Demo project: https://github.com/pertu/caffeine-async-loading-in-flight-ignored (mvn test should work).

Test from the demo project (simplified):

AsyncCacheLoader<Integer, Integer> loader =
      /* the future never completes = always "in flight" */
      (key, ignoredExecutor) -> new CompletableFuture<>();

/* I want this cache to reuse simultaneous/in-flight requests
   but never actually cache results */
var cacheInFlight = Caffeine.newBuilder()
      .expireAfterWrite(Duration.ZERO)
      // duration > 1ms makes the test pass:
      //.expireAfterWrite(Duration.ofMillis(1))
      .buildAsync(loader);

var future1 = cacheInFlight.get(1);
// this sleep() also makes the test pass:
//Thread.sleep(1);
var future2 = cacheInFlight.get(1);

// I expected these futures to be the same one future
// but this fails (sometimes):
assertSame(future1, future2);

See also: #297
Edit: tested version 3.0.4 and 2.9.2, result is the same
Edit 2: the test above is timing-dependent and doesn't always fail
actual test in demo project runs the code above in loop and usually fails on the second iteration on my machine

The text was updated successfully, but these errors were encountered:

ben-manes · 2021-11-17T19:51:15Z

I won't get a chance to look at this for a few hours, but fwiw you can use Caffeine.ticker(Ticker) to control time in tests, e.g. by using Guava's FakeTicker. That might help you debug it.

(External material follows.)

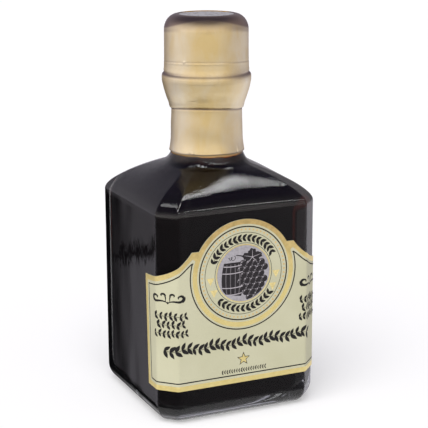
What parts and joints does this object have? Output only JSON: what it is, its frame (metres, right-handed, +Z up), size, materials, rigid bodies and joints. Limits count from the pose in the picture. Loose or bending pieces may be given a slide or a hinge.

ben-manes · 2021-11-17T20:29:52Z

The mistake is that the expiration check is performed prior to an async check and it does not handle if the entry is still in-flight. I think this occurs in other read paths, like getIfPresent, as all check for async only with respect to setting the new timestamps.

caffeine/caffeine/src/main/java/com/github/benmanes/caffeine/cache/BoundedLocalCache.java

Lines 2418 to 2443 in f924b5c

    
           public @Nullable V computeIfAbsent(K key, Function<? super K, ? extends V> mappingFunction, 
        
               boolean recordStats, boolean recordLoad) { 
        
             requireNonNull(key); 
        
             requireNonNull(mappingFunction); 
        
             long now = expirationTicker().read(); 
        
             // An optimistic fast path to avoid unnecessary locking 
        
             Node<K, V> node = data.get(nodeFactory.newLookupKey(key)); 
        
             if (node != null) { 
        
               V value = node.getValue(); 
        
               if ((value != null) && !hasExpired(node, now)) { 
        
                 if (!isComputingAsync(node)) { 
        
                   tryExpireAfterRead(node, key, value, expiry(), now); 
        
                   setAccessTime(node, now); 
        
                 } 
        
                 afterRead(node, now, /* recordHit */ recordStats); 
        
                 return value; 
        
               } 
        
             } 
        
             if (recordStats) { 
        
               mappingFunction = statsAware(mappingFunction, recordLoad); 
        
             } 
        
             Object keyRef = nodeFactory.newReferenceKey(key, keyReferenceQueue()); 
        
             return doComputeIfAbsent(key, keyRef, mappingFunction, new long[] { now }, recordStats); 
        
           }

Previously hasExpired used to check if an in-flight entry, but that seems to have been lost in v2.6.2 when fixing an overflow scenario. The rational might have been that if the loading time exceeds the duration then it might be stale, but I am not certain without reading the ticket and code changes more thoroughly. Offhand I'd agree with you and the previous logic did this, so we'll need to understand if this is a regression or expected behavior.

2.6.1

caffeine/caffeine/src/main/java/com/github/benmanes/caffeine/cache/BoundedLocalCache.java

Lines 727 to 735 in 6be13d6

    
           /** Returns if the entry has expired. */ 
        
           boolean hasExpired(Node<K, V> node, long now) { 
        
             if (isComputingAsync(node)) { 
        
               return false; 
        
             } 
        
             return (expiresAfterAccess() && (now - node.getAccessTime() >= expiresAfterAccessNanos())) 
        
                 || (expiresAfterWrite() && (now - node.getWriteTime() >= expiresAfterWriteNanos())) 
        
                 || (expiresVariable() && (now - node.getVariableTime() >= 0)); 
        
           }

3.0.4

caffeine/caffeine/src/main/java/com/github/benmanes/caffeine/cache/BoundedLocalCache.java

Lines 937 to 943 in 86991da

    
           /** Returns if the entry has expired. */ 
        
           @SuppressWarnings("ShortCircuitBoolean") 
        
           boolean hasExpired(Node<K, V> node, long now) { 
        
             return (expiresAfterAccess() && (now - node.getAccessTime() >= expiresAfterAccessNanos())) 
        
                 | (expiresAfterWrite() && (now - node.getWriteTime() >= expiresAfterWriteNanos())) 
        
                 | (expiresVariable() && (now - node.getVariableTime() >= 0)); 
        
           }

ben-manes · 2021-11-18T03:45:08Z

I believe this was accidentally removed when debugging to simulate the overflow issue in #217. The commit's description, changes, and discussions don't appear relevant to this snippet. The test suite passes when it is restored.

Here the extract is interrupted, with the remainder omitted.